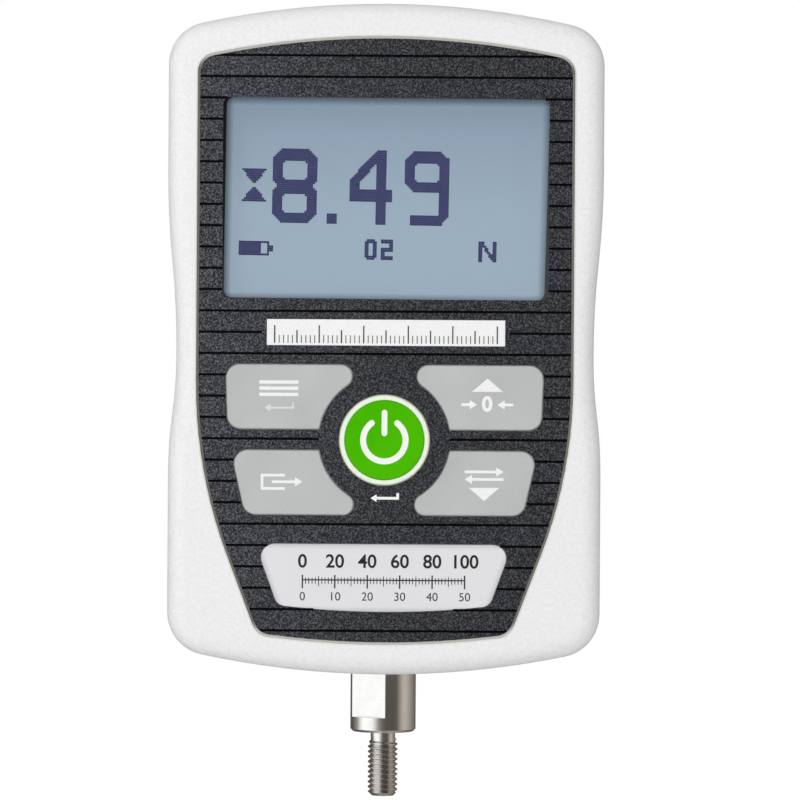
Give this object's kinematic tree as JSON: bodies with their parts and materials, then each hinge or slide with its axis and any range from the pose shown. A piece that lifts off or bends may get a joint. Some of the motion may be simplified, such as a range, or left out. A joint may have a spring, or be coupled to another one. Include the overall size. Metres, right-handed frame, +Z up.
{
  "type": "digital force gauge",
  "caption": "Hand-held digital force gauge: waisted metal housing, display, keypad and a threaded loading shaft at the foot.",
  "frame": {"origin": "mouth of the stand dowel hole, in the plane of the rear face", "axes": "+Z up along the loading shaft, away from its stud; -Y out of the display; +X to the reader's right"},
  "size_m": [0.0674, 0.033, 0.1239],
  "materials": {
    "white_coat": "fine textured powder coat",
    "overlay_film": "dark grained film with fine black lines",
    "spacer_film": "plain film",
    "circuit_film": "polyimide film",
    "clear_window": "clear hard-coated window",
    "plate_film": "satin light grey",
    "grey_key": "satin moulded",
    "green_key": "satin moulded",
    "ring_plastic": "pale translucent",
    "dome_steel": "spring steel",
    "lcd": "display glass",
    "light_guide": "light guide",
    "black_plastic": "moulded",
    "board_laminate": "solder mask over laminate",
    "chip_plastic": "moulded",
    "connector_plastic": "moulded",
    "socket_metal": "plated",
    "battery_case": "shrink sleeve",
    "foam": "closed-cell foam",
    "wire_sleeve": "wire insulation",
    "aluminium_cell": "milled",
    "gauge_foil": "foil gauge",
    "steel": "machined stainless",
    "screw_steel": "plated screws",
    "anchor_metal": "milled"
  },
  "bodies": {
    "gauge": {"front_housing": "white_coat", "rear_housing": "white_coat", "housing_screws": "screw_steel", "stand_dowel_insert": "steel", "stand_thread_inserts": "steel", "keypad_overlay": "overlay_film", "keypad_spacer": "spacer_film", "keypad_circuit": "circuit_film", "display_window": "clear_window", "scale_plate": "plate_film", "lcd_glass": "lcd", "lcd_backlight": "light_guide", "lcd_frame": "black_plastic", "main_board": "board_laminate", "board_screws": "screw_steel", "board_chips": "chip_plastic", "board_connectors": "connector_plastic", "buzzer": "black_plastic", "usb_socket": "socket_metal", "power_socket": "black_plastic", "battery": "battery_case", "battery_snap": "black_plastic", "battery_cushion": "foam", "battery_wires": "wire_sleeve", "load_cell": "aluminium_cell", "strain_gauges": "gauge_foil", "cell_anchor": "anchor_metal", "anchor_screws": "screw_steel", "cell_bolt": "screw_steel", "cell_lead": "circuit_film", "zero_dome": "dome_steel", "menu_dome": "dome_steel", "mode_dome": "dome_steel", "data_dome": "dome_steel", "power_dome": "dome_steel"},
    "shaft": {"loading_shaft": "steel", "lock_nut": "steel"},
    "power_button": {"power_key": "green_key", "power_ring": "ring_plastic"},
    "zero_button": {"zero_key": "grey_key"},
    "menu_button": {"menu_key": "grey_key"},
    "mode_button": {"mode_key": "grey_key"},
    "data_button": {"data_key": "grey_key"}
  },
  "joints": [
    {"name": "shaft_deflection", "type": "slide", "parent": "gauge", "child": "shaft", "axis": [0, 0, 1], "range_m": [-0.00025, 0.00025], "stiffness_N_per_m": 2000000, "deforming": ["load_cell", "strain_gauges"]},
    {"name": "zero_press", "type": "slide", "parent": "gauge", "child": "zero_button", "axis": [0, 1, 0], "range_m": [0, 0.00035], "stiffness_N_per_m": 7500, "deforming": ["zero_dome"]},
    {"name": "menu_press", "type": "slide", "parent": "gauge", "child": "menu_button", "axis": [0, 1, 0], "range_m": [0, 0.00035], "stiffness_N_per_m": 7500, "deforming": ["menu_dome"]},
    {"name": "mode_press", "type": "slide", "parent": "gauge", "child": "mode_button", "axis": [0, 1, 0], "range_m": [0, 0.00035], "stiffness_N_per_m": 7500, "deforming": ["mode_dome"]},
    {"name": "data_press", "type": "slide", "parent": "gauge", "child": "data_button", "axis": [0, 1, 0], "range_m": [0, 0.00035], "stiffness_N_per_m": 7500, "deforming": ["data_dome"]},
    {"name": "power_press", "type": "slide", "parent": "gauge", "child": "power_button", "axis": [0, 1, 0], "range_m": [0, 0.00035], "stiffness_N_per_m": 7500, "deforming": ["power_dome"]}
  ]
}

------------------------------------------------------------

Looking at the material above, count the lines containing the string "materials" and reply with the count alone.

2